• EXERCISE BRIEF
Reproduce precisely the lines of the listing below, starting with the line that contains "The build123d and" and stopping after the line that contains "return [Pos(x, y, SADDLE_Z"; include nothing else.

• EXERCISE INPUT

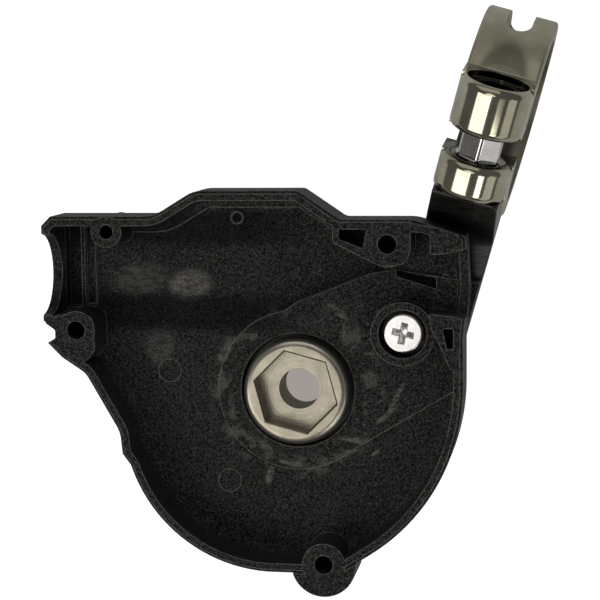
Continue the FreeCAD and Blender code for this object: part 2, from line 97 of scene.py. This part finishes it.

--

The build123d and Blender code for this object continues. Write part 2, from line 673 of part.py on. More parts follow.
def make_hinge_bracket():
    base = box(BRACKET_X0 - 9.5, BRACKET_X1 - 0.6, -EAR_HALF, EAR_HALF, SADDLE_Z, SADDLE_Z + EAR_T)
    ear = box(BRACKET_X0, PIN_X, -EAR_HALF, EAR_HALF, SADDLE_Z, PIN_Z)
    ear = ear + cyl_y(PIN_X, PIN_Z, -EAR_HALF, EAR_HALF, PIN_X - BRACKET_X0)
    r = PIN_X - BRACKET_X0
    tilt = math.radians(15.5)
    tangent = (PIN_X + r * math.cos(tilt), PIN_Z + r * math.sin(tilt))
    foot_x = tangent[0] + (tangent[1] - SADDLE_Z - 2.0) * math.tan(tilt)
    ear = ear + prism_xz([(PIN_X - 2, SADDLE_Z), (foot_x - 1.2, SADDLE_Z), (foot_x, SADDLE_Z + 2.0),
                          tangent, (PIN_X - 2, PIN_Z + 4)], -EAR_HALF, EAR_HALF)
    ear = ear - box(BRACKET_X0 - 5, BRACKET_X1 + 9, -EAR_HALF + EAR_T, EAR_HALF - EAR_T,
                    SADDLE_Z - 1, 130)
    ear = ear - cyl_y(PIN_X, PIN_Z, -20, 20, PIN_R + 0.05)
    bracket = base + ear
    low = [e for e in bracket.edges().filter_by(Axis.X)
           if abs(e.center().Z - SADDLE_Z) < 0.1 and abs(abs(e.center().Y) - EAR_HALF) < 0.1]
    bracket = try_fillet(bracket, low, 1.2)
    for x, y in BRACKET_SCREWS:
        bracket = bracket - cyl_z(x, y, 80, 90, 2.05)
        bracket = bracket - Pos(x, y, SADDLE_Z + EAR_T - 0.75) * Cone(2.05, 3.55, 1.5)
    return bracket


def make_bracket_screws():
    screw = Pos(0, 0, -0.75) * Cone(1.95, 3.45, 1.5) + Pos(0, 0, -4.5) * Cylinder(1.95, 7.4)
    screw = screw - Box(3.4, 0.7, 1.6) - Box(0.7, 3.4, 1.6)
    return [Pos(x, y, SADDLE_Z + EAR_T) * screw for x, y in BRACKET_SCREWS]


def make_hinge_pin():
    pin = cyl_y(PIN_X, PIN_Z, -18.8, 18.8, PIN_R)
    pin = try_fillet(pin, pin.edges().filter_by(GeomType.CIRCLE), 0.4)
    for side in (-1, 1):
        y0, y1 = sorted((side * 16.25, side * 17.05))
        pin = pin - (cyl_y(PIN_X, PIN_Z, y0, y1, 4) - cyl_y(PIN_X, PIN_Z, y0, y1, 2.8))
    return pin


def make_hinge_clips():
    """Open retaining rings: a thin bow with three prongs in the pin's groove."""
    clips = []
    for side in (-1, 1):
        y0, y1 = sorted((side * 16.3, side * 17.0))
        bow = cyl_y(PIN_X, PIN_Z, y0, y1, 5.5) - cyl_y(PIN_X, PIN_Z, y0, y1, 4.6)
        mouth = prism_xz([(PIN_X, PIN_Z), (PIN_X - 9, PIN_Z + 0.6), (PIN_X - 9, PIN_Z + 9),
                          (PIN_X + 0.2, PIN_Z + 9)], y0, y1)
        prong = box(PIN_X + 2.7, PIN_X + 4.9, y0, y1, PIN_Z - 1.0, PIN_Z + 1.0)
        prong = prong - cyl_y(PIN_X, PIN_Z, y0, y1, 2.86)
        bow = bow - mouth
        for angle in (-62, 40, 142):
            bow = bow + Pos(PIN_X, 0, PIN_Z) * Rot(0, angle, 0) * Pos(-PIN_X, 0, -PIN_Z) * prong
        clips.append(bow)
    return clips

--

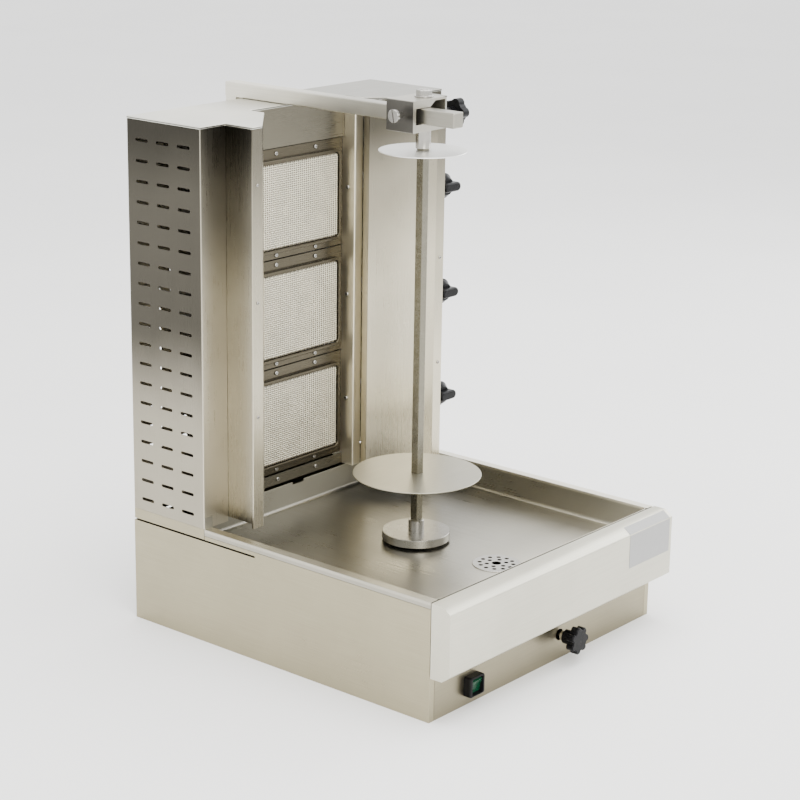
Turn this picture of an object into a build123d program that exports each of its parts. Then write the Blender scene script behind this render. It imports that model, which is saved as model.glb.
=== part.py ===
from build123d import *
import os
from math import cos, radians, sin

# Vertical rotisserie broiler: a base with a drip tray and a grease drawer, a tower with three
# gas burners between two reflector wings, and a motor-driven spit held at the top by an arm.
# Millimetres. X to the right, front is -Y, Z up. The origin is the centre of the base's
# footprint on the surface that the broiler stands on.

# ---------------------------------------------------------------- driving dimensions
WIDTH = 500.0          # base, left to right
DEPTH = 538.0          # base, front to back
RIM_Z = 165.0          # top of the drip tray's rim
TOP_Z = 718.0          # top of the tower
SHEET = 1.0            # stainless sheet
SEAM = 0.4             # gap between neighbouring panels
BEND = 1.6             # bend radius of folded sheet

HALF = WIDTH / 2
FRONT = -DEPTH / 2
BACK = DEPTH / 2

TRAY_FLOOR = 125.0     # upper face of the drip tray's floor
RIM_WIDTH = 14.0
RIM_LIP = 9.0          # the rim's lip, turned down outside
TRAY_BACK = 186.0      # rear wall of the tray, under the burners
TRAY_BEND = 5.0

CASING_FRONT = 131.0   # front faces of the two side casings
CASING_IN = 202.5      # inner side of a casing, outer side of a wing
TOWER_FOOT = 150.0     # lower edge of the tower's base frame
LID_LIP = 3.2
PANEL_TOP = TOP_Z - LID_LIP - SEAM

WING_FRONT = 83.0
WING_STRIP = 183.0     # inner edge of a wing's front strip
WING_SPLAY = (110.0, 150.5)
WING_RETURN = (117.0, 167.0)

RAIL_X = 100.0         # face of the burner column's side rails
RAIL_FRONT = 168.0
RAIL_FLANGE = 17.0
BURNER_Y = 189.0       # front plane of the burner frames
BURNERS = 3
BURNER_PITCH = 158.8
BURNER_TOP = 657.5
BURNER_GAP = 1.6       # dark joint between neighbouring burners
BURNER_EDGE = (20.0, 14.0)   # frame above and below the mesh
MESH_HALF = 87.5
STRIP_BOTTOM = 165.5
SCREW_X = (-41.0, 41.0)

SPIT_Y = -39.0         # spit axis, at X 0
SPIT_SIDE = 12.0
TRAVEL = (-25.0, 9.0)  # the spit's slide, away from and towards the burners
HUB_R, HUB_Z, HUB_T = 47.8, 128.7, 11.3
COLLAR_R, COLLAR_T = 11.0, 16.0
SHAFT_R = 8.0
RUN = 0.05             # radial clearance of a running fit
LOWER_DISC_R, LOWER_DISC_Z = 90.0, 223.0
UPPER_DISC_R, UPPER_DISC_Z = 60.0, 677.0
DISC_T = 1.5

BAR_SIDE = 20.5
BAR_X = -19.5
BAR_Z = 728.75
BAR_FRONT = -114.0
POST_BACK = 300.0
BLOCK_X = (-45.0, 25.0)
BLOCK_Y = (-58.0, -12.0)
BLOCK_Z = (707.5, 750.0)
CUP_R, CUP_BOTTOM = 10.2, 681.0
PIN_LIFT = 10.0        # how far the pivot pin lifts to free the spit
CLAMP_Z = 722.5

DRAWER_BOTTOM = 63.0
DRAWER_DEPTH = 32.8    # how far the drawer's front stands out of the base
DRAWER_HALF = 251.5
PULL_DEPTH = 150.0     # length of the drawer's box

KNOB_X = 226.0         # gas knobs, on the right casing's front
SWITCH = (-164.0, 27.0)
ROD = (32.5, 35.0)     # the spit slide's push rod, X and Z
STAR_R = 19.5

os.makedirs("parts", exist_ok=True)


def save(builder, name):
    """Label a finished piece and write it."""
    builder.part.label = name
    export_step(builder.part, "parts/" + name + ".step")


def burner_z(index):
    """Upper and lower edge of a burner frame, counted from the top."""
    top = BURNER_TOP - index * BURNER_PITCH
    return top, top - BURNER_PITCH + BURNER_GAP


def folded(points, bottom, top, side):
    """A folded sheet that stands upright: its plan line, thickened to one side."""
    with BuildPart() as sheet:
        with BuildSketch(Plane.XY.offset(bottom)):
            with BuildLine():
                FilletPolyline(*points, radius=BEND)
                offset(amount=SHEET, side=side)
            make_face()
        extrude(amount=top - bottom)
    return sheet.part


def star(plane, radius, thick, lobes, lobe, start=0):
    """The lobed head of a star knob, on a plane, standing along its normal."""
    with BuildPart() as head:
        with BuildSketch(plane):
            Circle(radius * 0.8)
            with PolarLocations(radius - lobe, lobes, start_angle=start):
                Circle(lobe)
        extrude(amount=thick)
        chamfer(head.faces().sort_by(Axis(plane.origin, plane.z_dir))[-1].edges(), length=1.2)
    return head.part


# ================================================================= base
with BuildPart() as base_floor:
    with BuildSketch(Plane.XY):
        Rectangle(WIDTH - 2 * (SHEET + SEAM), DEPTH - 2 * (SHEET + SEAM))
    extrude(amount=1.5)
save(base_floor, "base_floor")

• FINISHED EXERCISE
The build123d and Blender code for this object continues. Write part 2, from line 673 of part.py on. More parts follow.
def make_hinge_bracket():
    base = box(BRACKET_X0 - 9.5, BRACKET_X1 - 0.6, -EAR_HALF, EAR_HALF, SADDLE_Z, SADDLE_Z + EAR_T)
    ear = box(BRACKET_X0, PIN_X, -EAR_HALF, EAR_HALF, SADDLE_Z, PIN_Z)
    ear = ear + cyl_y(PIN_X, PIN_Z, -EAR_HALF, EAR_HALF, PIN_X - BRACKET_X0)
    r = PIN_X - BRACKET_X0
    tilt = math.radians(15.5)
    tangent = (PIN_X + r * math.cos(tilt), PIN_Z + r * math.sin(tilt))
    foot_x = tangent[0] + (tangent[1] - SADDLE_Z - 2.0) * math.tan(tilt)
    ear = ear + prism_xz([(PIN_X - 2, SADDLE_Z), (foot_x - 1.2, SADDLE_Z), (foot_x, SADDLE_Z + 2.0),
                          tangent, (PIN_X - 2, PIN_Z + 4)], -EAR_HALF, EAR_HALF)
    ear = ear - box(BRACKET_X0 - 5, BRACKET_X1 + 9, -EAR_HALF + EAR_T, EAR_HALF - EAR_T,
                    SADDLE_Z - 1, 130)
    ear = ear - cyl_y(PIN_X, PIN_Z, -20, 20, PIN_R + 0.05)
    bracket = base + ear
    low = [e for e in bracket.edges().filter_by(Axis.X)
           if abs(e.center().Z - SADDLE_Z) < 0.1 and abs(abs(e.center().Y) - EAR_HALF) < 0.1]
    bracket = try_fillet(bracket, low, 1.2)
    for x, y in BRACKET_SCREWS:
        bracket = bracket - cyl_z(x, y, 80, 90, 2.05)
        bracket = bracket - Pos(x, y, SADDLE_Z + EAR_T - 0.75) * Cone(2.05, 3.55, 1.5)
    return bracket


def make_bracket_screws():
    screw = Pos(0, 0, -0.75) * Cone(1.95, 3.45, 1.5) + Pos(0, 0, -4.5) * Cylinder(1.95, 7.4)
    screw = screw - Box(3.4, 0.7, 1.6) - Box(0.7, 3.4, 1.6)
    return [Pos(x, y, SADDLE_Z + EAR_T) * screw for x, y in BRACKET_SCREWS]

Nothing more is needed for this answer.